O líder indígena Evo Morales foi vaiado na segunda-feira pela primeira vez desde que chegou à Presidência da Bolívia, há um ano e meio.
Morales ouviu os apupos ao deixar a Casa da Liberdade, em Sucre (sul), local histórico onde acabara de pronunciar um discurso-informe de quase quatro horas ao Congresso, como ato central das celebrações do Dia da Independência, segundo rádios locais.
"Fora, lhamas! Fora, índios", gritaram dezenas de manifestantes enquanto o presidente, que segundo recentes pesquisas tem popularidade nacional superior a 60 por cento, saía de carro, em vez de encabeçar o tradicional desfile cívico-militar.
Em seguida, Morales cancelou sua participação numa sessão de gala da Assembléia Constituinte, que também funciona em Sucre. Desculpou-se numa carta em que pediu aos constituintes que saibam "interpretar este tempo de mudança democrática e pacífica e projetá-lo na futura Carta Magna".
A rádio Erbol disse que a polícia chegou a deter várias pessoas que vaiavam Morales e exigiam a transferência de todos os Poderes públicos de La Paz para Sucre, cidade que desde o século 19 tem o título oficial de capital da Bolívia, embora o Executivo e o Legislativo funcionem em La Paz.
A disputa para ser sede do governo ameaça inclusive bloquear as decisões da Constituinte. Morales, que não tomou partido, diz que a disputa é mais uma tentativa de setores radicais de direita para desgastar seu governo, que enfrenta também protestos de grupos cívicos e empresariais e obstruções parlamentares.
Em sua mensagem ao Congresso, Morales prometeu aprofundar as mudanças políticas e econômicas para tirar a Bolívia da pobreza, reafirmou seus princípios "antiimperalistas" e "anti-neoliberais" e garantiu governar para todos os setores do país, o mais pobre da América do Sul.

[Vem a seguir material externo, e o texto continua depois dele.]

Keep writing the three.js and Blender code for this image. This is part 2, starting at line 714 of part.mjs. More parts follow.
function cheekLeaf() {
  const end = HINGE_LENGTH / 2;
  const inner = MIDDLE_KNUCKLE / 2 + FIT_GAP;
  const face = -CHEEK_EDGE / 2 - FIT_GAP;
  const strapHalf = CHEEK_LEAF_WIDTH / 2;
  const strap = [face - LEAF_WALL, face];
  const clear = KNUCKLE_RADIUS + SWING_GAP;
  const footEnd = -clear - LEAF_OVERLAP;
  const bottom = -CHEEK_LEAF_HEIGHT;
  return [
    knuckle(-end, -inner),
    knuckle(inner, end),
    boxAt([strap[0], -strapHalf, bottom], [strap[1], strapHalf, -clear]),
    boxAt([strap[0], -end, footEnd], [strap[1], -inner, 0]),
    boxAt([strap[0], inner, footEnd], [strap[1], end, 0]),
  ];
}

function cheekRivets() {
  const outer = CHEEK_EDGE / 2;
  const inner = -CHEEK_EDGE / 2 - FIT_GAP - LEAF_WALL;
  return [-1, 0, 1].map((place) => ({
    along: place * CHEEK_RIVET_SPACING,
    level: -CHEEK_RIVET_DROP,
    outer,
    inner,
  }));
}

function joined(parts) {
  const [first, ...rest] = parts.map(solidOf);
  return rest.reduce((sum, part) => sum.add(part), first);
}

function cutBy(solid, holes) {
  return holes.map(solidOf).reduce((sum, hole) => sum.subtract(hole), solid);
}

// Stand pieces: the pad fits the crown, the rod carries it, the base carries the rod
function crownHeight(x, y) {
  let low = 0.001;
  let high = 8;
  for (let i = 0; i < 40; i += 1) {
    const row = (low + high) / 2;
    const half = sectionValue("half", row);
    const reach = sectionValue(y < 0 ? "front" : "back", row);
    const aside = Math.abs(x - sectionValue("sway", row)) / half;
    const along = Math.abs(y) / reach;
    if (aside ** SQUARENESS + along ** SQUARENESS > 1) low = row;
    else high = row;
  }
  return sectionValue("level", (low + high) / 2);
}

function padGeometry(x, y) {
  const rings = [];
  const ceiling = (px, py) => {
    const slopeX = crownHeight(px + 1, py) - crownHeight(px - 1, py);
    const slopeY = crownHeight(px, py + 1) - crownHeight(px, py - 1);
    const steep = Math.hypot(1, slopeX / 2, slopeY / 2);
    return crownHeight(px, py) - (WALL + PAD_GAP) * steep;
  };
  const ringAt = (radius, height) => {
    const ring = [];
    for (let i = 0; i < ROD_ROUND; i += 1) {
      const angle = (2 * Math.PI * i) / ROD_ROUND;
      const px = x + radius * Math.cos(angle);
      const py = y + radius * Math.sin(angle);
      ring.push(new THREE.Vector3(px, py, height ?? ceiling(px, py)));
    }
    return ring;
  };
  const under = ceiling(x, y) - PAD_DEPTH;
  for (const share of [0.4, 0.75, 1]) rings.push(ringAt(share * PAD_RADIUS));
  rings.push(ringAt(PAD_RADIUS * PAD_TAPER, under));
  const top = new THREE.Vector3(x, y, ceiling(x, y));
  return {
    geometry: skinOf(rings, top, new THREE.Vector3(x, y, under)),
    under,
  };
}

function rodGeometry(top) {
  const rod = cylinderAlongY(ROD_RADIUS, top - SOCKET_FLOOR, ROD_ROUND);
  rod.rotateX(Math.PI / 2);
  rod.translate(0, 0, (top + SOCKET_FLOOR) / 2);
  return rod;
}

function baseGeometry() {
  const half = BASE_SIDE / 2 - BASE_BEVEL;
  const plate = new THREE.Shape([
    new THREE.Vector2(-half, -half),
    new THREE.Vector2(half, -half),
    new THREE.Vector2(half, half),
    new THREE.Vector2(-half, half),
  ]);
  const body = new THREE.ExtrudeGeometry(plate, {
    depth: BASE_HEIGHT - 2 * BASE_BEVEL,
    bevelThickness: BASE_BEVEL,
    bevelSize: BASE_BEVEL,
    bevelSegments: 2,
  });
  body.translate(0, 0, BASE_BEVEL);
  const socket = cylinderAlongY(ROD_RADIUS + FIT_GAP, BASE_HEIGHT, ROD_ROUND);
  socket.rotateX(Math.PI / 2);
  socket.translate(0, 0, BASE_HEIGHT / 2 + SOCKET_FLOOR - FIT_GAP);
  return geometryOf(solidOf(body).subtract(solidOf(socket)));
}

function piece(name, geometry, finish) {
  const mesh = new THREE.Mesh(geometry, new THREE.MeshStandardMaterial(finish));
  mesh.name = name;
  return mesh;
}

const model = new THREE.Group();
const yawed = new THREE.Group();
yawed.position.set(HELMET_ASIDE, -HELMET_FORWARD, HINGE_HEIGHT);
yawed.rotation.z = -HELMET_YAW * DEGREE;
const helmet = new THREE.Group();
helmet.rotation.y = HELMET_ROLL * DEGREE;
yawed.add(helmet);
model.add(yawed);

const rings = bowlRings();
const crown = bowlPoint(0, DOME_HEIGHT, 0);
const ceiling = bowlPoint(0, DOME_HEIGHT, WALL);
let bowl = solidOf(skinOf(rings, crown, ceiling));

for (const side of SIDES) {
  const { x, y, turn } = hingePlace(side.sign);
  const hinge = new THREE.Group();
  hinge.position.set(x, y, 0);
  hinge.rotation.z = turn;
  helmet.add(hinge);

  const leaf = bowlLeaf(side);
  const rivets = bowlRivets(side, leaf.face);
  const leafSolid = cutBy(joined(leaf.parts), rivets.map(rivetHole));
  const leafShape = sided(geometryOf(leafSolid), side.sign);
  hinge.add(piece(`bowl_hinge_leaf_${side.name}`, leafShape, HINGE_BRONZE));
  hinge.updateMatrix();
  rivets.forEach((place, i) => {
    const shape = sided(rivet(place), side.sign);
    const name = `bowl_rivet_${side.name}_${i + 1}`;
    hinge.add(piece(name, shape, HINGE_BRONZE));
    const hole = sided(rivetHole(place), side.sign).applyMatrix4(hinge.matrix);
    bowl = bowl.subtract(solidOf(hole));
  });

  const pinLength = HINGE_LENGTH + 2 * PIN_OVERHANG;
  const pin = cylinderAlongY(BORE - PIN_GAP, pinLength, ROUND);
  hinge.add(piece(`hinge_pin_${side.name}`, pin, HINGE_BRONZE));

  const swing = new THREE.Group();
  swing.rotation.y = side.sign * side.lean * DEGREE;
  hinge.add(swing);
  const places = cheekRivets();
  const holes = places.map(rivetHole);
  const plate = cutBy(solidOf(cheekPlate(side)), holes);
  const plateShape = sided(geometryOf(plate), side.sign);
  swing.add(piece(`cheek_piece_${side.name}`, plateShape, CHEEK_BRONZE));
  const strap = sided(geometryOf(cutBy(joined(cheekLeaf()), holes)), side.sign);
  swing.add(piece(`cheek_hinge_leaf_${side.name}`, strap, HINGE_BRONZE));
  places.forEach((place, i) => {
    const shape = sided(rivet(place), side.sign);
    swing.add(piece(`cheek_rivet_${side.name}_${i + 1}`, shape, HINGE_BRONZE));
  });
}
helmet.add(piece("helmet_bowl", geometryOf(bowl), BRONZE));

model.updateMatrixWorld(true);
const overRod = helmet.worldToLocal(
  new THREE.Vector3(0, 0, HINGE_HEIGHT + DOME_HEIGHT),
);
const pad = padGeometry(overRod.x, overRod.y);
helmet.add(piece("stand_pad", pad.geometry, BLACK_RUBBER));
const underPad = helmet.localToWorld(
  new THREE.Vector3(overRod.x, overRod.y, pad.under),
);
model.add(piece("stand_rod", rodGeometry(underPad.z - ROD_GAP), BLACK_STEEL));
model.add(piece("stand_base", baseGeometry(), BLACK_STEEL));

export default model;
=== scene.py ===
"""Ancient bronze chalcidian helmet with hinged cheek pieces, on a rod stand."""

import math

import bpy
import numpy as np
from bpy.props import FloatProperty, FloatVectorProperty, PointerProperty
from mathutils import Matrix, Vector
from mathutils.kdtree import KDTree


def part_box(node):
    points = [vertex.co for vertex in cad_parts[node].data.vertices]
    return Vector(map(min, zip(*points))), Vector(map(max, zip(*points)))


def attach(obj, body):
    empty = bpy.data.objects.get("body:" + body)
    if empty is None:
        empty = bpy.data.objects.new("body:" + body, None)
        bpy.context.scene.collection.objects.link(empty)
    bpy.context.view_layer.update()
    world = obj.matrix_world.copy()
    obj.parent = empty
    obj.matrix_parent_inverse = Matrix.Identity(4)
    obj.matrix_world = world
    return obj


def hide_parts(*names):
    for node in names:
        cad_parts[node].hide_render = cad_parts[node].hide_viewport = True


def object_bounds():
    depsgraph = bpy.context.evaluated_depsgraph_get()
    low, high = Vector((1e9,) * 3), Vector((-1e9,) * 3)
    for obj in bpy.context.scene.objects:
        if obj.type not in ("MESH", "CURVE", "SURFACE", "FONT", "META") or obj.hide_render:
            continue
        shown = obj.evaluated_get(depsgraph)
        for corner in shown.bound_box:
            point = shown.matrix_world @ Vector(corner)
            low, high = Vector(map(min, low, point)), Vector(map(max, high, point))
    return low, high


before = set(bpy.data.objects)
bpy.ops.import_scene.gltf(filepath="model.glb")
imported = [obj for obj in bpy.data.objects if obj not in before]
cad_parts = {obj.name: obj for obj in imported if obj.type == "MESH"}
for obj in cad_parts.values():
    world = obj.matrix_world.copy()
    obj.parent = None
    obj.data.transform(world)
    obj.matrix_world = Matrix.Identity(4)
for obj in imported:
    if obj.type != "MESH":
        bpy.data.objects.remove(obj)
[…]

"Posso me equivocar, mas trair jamais, e vamos continuar esse compromisso de mudança. Jamais vamos retroceder para acabar as políticas do colonialismo, do neoliberalismo e do imperialismo", disse ele na sessão, precedida por choques isolados entre policiais e manifestantes.
Ele insistiu que a recuperação do controle estatal sobre os recursos naturais é a base do seu programa e agradeceu "às riquezas que a mãe-terra continua dando depois de semelhante saque na colonização, na república e em tantas guerras causadas por transnacionais".

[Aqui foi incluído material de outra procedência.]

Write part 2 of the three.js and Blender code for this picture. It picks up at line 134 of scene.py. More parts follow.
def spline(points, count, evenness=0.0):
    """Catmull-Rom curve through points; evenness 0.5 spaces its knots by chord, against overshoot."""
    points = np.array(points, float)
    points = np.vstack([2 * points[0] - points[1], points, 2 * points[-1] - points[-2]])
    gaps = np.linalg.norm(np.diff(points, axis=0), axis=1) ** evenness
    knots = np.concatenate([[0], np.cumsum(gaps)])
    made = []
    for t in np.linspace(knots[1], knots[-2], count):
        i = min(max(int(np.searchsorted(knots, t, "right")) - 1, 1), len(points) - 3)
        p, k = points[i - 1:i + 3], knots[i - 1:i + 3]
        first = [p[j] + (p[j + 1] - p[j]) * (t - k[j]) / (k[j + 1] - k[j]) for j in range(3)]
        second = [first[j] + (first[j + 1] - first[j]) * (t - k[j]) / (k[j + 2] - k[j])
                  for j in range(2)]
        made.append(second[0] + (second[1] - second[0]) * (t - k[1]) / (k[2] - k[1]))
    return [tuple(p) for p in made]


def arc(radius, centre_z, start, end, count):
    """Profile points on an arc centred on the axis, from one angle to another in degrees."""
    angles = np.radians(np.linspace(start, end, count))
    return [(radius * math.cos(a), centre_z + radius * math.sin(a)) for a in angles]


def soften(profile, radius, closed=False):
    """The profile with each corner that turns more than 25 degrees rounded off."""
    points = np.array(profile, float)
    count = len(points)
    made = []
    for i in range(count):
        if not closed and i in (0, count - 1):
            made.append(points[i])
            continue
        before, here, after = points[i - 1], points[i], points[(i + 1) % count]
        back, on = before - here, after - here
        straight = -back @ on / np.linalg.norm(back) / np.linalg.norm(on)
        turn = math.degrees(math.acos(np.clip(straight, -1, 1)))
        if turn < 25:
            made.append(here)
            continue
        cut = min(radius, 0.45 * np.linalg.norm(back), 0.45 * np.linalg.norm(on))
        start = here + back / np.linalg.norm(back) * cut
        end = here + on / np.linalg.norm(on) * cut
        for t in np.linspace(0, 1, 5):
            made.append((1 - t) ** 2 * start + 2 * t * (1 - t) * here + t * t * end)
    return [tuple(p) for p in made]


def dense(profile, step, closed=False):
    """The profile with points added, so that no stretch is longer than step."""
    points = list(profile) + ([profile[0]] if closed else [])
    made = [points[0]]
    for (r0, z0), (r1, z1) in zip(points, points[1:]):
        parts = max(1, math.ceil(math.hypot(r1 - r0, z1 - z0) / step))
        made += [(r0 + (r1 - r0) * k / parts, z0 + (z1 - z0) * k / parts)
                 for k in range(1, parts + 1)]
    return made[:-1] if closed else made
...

Morales destacou os êxitos da nacionalização dos hidrocarbonetos, resumidos por ele na cifra de 2 bilhões de dólares que o Estado deve arrecadar neste ano no setor, em comparação aos 300 milhões de 2005, e prometeu consolidar o controle estatal sobre a mineração.

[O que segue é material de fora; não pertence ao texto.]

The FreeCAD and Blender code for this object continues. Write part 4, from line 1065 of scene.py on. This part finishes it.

Mas assegurou que as empresas privadas nacionais e estrangeiras têm garantias para desenvolver seu trabalho, "sempre que cumpra as leis e paguem os impostos com transparência".
Morales reafirmou também sua decisão de acelerar a chamada "revolução agrária", que prevê a entrega ao Estado de latifúndios improdutivos de áreas amazônicas para sua distribuição a camponeses pobres, junto com uma agressiva mecanização rural financiada em parte com doações venezuelanas.